> [Requirements] Print the listing below from its opening line through the line holding "END_ARCHES = (-0.628, 0.0, 0.628)", both ends included.

> [Given data]
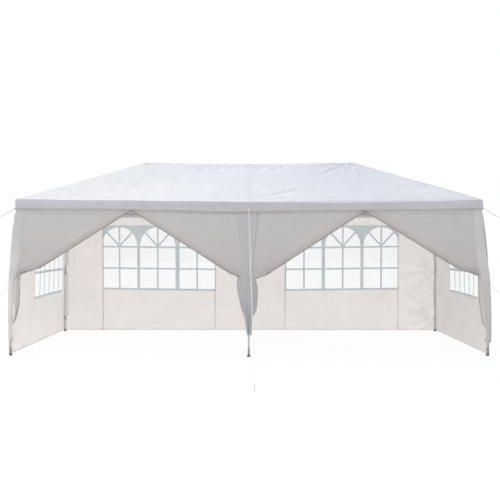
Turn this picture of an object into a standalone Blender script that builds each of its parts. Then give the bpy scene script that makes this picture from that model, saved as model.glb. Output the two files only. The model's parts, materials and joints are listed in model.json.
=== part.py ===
"""A 3 x 6 m party marquee: slip-joined tube frame, hipped canopy, walls, tied-back door curtains, guy ropes."""
import math

import bmesh
import bpy
from mathutils import Vector

# Canopy, fabric outside
CANOPY_X = 2.970
CANOPY_Y = 1.486
EAVE_Z = 1.980
EAVE_MID_DROP = 0.031
RIDGE_X = 1.500
RIDGE_Z = 2.605
RIDGE_MID_DROP = 0.025
VALANCE = 0.122
FABRIC = 0.004
SAG = 0.016

# Tube frame
TUBE_R = 0.0125
JOINT_R = 0.016
JOINT_ARM = 0.090
GAP = 0.0003
NODE_X = 2.936
NODE_Y = 1.452
MID_NODE_Y = 1.442
FOOT_X = 3.030
# The thin corner legs bow outwards: height and distance from the middle
LEG_BOW = ((1.85, 2.944), (1.60, 2.984), (1.30, 3.013), (1.00, 3.027), (0.60, 3.032))
FOOT_Y = 1.485
FRONT_MID_FOOT_Y = 1.610
FOOT_R = 0.023
FOOT_H = 0.029

# Walls and windows
WALL_TOP = 1.925
WALL_FOOT = 0.032
WALL_OFF = JOINT_R + GAP
PANE = 0.002
ARCH_W = 0.575
ARCH_TOP = 1.720
ARCH_FOOT = 0.695
ARCH_SPRING = 1.405
BAY_ARCHES = (-2.1255, -1.501, -0.866)
END_ARCHES = (-0.628, 0.0, 0.628)

# Guy ropes
ROPE_R = 0.003
KNOT_R = 0.008
PEG_R = 0.0045
PEG_H = 0.070
ROPE_TOP_Z = 1.868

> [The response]
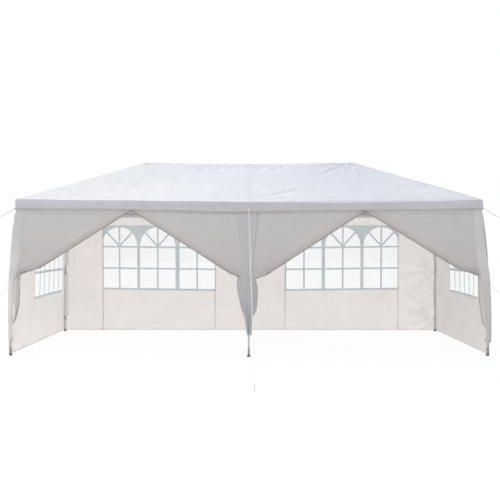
Turn this picture of an object into a standalone Blender script that builds each of its parts. Then give the bpy scene script that makes this picture from that model, saved as model.glb. Output the two files only. The model's parts, materials and joints are listed in model.json.
=== part.py ===
"""A 3 x 6 m party marquee: slip-joined tube frame, hipped canopy, walls, tied-back door curtains, guy ropes."""
import math

import bmesh
import bpy
from mathutils import Vector

# Canopy, fabric outside
CANOPY_X = 2.970
CANOPY_Y = 1.486
EAVE_Z = 1.980
EAVE_MID_DROP = 0.031
RIDGE_X = 1.500
RIDGE_Z = 2.605
RIDGE_MID_DROP = 0.025
VALANCE = 0.122
FABRIC = 0.004
SAG = 0.016

# Tube frame
TUBE_R = 0.0125
JOINT_R = 0.016
JOINT_ARM = 0.090
GAP = 0.0003
NODE_X = 2.936
NODE_Y = 1.452
MID_NODE_Y = 1.442
FOOT_X = 3.030
# The thin corner legs bow outwards: height and distance from the middle
LEG_BOW = ((1.85, 2.944), (1.60, 2.984), (1.30, 3.013), (1.00, 3.027), (0.60, 3.032))
FOOT_Y = 1.485
FRONT_MID_FOOT_Y = 1.610
FOOT_R = 0.023
FOOT_H = 0.029

# Walls and windows
WALL_TOP = 1.925
WALL_FOOT = 0.032
WALL_OFF = JOINT_R + GAP
PANE = 0.002
ARCH_W = 0.575
ARCH_TOP = 1.720
ARCH_FOOT = 0.695
ARCH_SPRING = 1.405
BAY_ARCHES = (-2.1255, -1.501, -0.866)
END_ARCHES = (-0.628, 0.0, 0.628)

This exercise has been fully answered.